Source: Office of Textile Commissioner

While looking at spinning sector it is evident that production of blended yarn has increased manifold over the years. The country produced 24.883 million kgs of ploycotton yarn in 1985-86 which increased to 135.314 million kgs in 1994-95. It also leads to the conclusion that since the number of spinning mills has risen from 160 to 446 during this period the newer mills are capable of producing blended yarn.

Production of blended fabric

Year         Quantity(in 000 sq. meters)

1985-86         31,870

1986-87         54,028

1987-88         61,136

1988-89         49,185

1989-90         47,223

1990-91         57,534

1991-92         66,256

1992-93         67,344

1993-94         59,835

1994-95         51,907

Source: Office of Textile Commissioner

Similarly, the data on weaving sector indicates that production of polycotton fabric which was less than 5 million sq. meters in 1977-78 touched a level of 67.344 million sq. meters in 1992-93 but declined in the subsequent years. One of the reasons for this reduction is attributed to increased demand of polycotton yarn by the knitting sector.

It may not be out of context to mention here that while the local manufacturers were complaining against the increase in PTA and MEG prices, the real impact on cost of production was much lower. Since most of the manufacturers have long-term contracts with suppliers the difference in spot and contract price had little relevance. However, a factor to watch will be the price of crude oil in the global markets.

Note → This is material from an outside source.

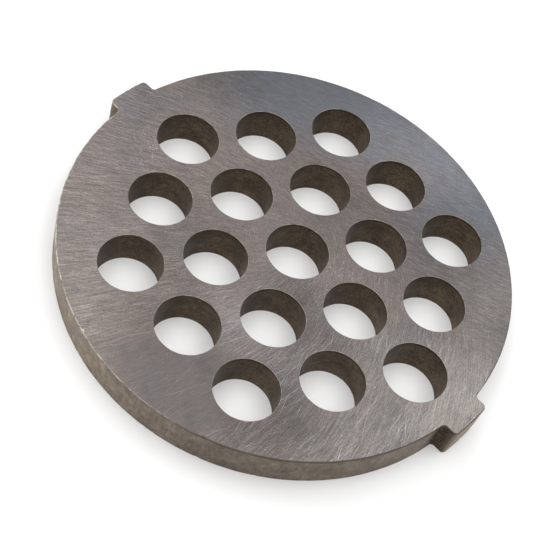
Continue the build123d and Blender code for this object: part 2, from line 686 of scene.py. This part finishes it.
def cleanness(shader, place):
    """1 on the open walls, less in the dirty corners where the tabs meet the rim."""
    plan = shader.node("ShaderNodeVectorMath", {0: place, 1: (1, 1, 0)}, operation="MULTIPLY")
    clean = 1.0
    for x, y, reach, factor in grimy_roots:
        corner = shader.around(plan.outputs["Vector"], (x, y, 0), 0.1 * reach, reach, factor, 1.0)
        clean = shader.math("MULTIPLY", clean, corner)
    return clean


def weathered_steel(name, light, dark, stain, metallic, contrast, streak, bright_side):
    """Rough brownish steel for the rim and the drilled walls, mottled and grainy.

    contrast is that of the grain, and streak stretches the faint lines. bright_side says how
    much lighter the walls get that face bright_side_axis.
    """
    shader = Shader(name)
    place = shader.millimetres()
    cloud = shader.noise(place, wall_cloud_scale, 5.0, 0.65)
    blotch = shader.noise(place, wall_blotch_scale, 5.0, 0.7)
    grain = shader.noise(place, wall_grain_scale, 3.0, 0.8)
    lines = shader.noise(shader.stretched(place, 0.0, streak), 1.0, 4.0, 0.7)
    clean = cleanness(shader, place)
    parts = shader.node("ShaderNodeSeparateXYZ", {0: place})
    colour = shader.mix(shader.remap(cloud, 0.35, 0.65, 0.0, 1.0), light, dark)
    colour = shader.mix(shader.remap(blotch, 0.50, 0.70, 0.0, 0.7), colour, stain)

    # tone: grain and lines, then dirt, the ground tab end, the shade under the lip and the side
    tone = shader.remap(grain, 0.25, 0.75, 1.0 - contrast, 1.0 + contrast, False)
    tone = shader.math("ADD", tone, shader.remap(lines, 0.3, 0.7, -0.3, 0.3, False))
    tone = shader.math("MULTIPLY", tone, clean)
    ground_end = shader.remap(parts.outputs["X"], ground_end_start, ground_end_start + ground_end_ramp,
                              1.0, ground_end_brightness)
    tone = shader.math("MULTIPLY", tone, ground_end)
    lip_shade = shader.along(place, bright_edge_axis, lip_start, lip_full, lip_darkest, 1.0)
    lip = shader.remap(parts.outputs["Z"], top_mm - lip_shade_start, top_mm - lip_shade_full,
                       1.0, lip_shade)
    tone = shader.math("MULTIPLY", tone, lip)
    side = (math.cos(bright_side_axis), math.sin(bright_side_axis), 0)
    outward = shader.node("ShaderNodeTexCoord").outputs["Normal"]
    facing = shader.node("ShaderNodeVectorMath", {0: outward, 1: side}, operation="DOT_PRODUCT")
    tone = shader.math("MULTIPLY", tone, shader.remap(facing.outputs["Value"], *bright_side))
    colour = shader.toned(colour, tone)

    # light grit lies in the dirt only
    grit = shader.remap(shader.noise(place, wall_grit_scale, 3.0, 0.75), 0.48, 0.64, 0.0, 1.0)
    grit = shader.math("MULTIPLY", grit, shader.remap(clean, 0.2, 0.9, 1.0, 0.0))
    colour = shader.mix(grit, colour, GRIT_LIGHT)
    normal = shader.bump(grain, 0.5, grain_bump_depth)
    normal = shader.bump(blotch, 0.4, blotch_bump_depth, normal)
    shader.feed(shader.principled.inputs["Base Color"], colour)
    shader.feed(shader.principled.inputs["Roughness"], shader.remap(grain, 0.3, 0.7, 0.48, 0.66))
    shader.feed(shader.principled.inputs["Metallic"], shader.remap(clean, 0.2, 1.0, 0.95, metallic))
    shader.feed(shader.principled.inputs["Normal"], normal)
    return shader.material


def rim_edge_steel():
    """The rim's worn edge: a bright line on the bright edge's side, dull elsewhere."""
    shader = Shader("rim_edge")
    place = shader.millimetres()
    wear = shader.noise(place, rim_wear_scale, 4.0, 0.7)
    warm_side = shader.along(place, bright_edge_axis, bright_edge_start, bright_edge_full, 0.0, 1.0)
    bright = shader.math("MULTIPLY", shader.remap(wear, 0.40, 0.56, 0.25, 1.0), warm_side)
    colour = shader.mix(bright, EDGE_DARK, EDGE_BRIGHT)
    normal = shader.bump(shader.noise(place, edge_grain_scale), 0.25, edge_bump_depth)
    shader.feed(shader.principled.inputs["Base Color"], colour)
    shader.feed(shader.principled.inputs["Roughness"], shader.remap(wear, 0.3, 0.7, 0.5, 0.35))
    shader.feed(shader.principled.inputs["Normal"], normal)
    shader.principled.inputs["Metallic"].default_value = 0.8
    return shader.material


def hole_edge_steel():
    """The thin dull tan line round each hole, broken here and there."""
    shader = Shader("hole_edge")
    place = shader.millimetres()
    wear = shader.noise(place, hole_wear_scale, 4.0, 0.7)
    colour = shader.mix(shader.remap(wear, 0.38, 0.56, 0.1, 1.0), BURR_DARK, BURR_LIGHT)
    normal = shader.bump(shader.noise(place, edge_grain_scale), 0.25, edge_bump_depth)
    shader.feed(shader.principled.inputs["Base Color"], colour)
    shader.feed(shader.principled.inputs["Roughness"], shader.remap(wear, 0.3, 0.7, 0.6, 0.45))
    shader.feed(shader.principled.inputs["Normal"], normal)
    shader.principled.inputs["Metallic"].default_value = 0.2
    return shader.material


# ---------------------------------------------------------------- stage, light and camera

def direction_to(azimuth, elevation):
    """The unit vector at an azimuth from +X and an elevation."""
    level = math.cos(elevation)
    return Vector((math.cos(azimuth) * level, math.sin(azimuth) * level, math.sin(elevation)))


def floor_material():
    """Matt white that keeps the plate's soft shadow and shows plain white further out."""
    shader = Shader("pale_floor")
    shader.principled.inputs["Base Color"].default_value = FLOOR_COLOUR
    shader.principled.inputs["Roughness"].default_value = 1.0
    shader.principled.inputs["Specular IOR Level"].default_value = 0.0
    place = shader.millimetres()
    distance = shader.node("ShaderNodeVectorMath", {0: place}, operation="LENGTH").outputs["Value"]
    share = shader.remap(distance, FLOOR_GLOW_START, FLOOR_GLOW_END, FLOOR_GLOW_SHARE, 1.0)
    share = shader.math("MULTIPLY", share, seen_directly(shader))
    glow = shader.node("ShaderNodeEmission")
    surfaces = {0: share, 1: shader.principled.outputs[0], 2: glow.outputs[0]}
    mix = shader.node("ShaderNodeMixShader", surfaces)
    shader.feed(shader.tree.nodes["Material Output"].inputs["Surface"], mix.outputs[0])
    return shader.material


def seen_directly(shader):
    """1 for what the camera, a reflection or glass sees, 0 for light that is scattered."""
    path = shader.node("ShaderNodeLightPath")
    seen = shader.math("MAXIMUM", path.outputs["Is Camera Ray"], path.outputs["Is Glossy Ray"])
    return shader.math("MAXIMUM", seen, path.outputs["Is Transmission Ray"])


def make_floor():
    """A round pale floor with a low wall all round it, both plain white behind the plate."""
    vertices = []
    for z in (bottom_z, bottom_z + BACKDROP_HEIGHT):
        for i in range(BACKDROP_SEGMENTS):
            angle = 2 * math.pi * i / BACKDROP_SEGMENTS
            vertices.append((BACKDROP_RADIUS * math.cos(angle), BACKDROP_RADIUS * math.sin(angle), z))
    faces = [tuple(range(BACKDROP_SEGMENTS))]
    for i in range(BACKDROP_SEGMENTS):
        j = (i + 1) % BACKDROP_SEGMENTS
        faces.append((j, i, BACKDROP_SEGMENTS + i, BACKDROP_SEGMENTS + j))
    mesh = bpy.data.meshes.new("floor")
    mesh.from_pydata(vertices, [], faces)
    floor = bpy.data.objects.new("floor", mesh)
    bpy.context.scene.collection.objects.link(floor)
    mesh.materials.append(floor_material())


def make_world():
    """Soft grey studio surroundings above the backdrop."""
    world = bpy.data.worlds.new("studio")
    bpy.context.scene.world = world
    world.use_nodes = True
    world.node_tree.nodes["Background"].inputs["Color"].default_value = WORLD_LEVEL


def make_softbox(name, azimuth, elevation, size, power):
    """A square white area light that looks at the plate; azimuth is from +X."""
    lamp = bpy.data.lights.new(name, "AREA")
    lamp.size = size
    lamp.energy = power
    holder = bpy.data.objects.new(name, lamp)
    direction = direction_to(azimuth, elevation)
    holder.location = direction * softbox_distance
    holder.rotation_mode = "QUATERNION"
    holder.rotation_quaternion = direction.to_track_quat("Z", "Y")
    bpy.context.scene.collection.objects.link(holder)


def make_camera():
    """The camera at the photograph's viewpoint."""
    data = bpy.data.cameras.new("camera")
    data.lens = camera_lens
    data.sensor_width = camera_sensor
    data.clip_start = camera_clip_near
    data.clip_end = camera_clip_far
    camera = bpy.data.objects.new("camera", data)
    back = direction_to(camera_azimuth, camera_elevation)
    level = back.to_track_quat("Z", "Y").to_matrix()
    turned_level = level @ Matrix.Rotation(camera_roll, 3, "Z")
    camera.rotation_mode = "QUATERNION"
    camera.rotation_quaternion = turned_level.to_quaternion()
    camera.location = camera_aim + back * camera_distance
    bpy.context.scene.collection.objects.link(camera)
    bpy.context.scene.camera = camera


# ---------------------------------------------------------------- scene

plate = make_plate()
# in the order of the material slots
plate.data.materials.append(ground_steel())
plate.data.materials.append(weathered_steel(
    "rim_steel", RIM_LIGHT, RIM_DARK, RIM_STAIN,
    metallic=0.6, contrast=0.5, streak=(1.8, 1.8, 0.7), bright_side=RIM_SIDE))
plate.data.materials.append(weathered_steel(
    "bore_steel", BORE_LIGHT, BORE_DARK, BORE_STAIN,
    metallic=0.75, contrast=1.0, streak=(1.0, 1.0, 5.0), bright_side=BORE_SIDE))
plate.data.materials.append(rim_edge_steel())
plate.data.materials.append(hole_edge_steel())
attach(plate, "root")
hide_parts(PLATE_NODE)

make_floor()
make_world()
for name, azimuth, elevation, size, power in softboxes:
    make_softbox(name, math.radians(azimuth), math.radians(elevation), size, power)
make_camera()
bpy.context.scene.view_settings.view_transform = "Standard"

Since both PTA and MEG are crude-based products, the crude oil price movement in either direction is bound to reflect in the prices of these products.

In the prevailing circumstances the government has to step in to protect the billion dollar investment in the sector by removing excise duty as there is no similar duty on imported PSF. It is also demanded that the rate of regulatory duty should be enhanced till such time as dumping investigations are completed. But the manufacturers should also have to work hard to optimize cost of production, diversify product range and persuade the spinners to take the advantage of low cost PSF and produce more of blended yarn.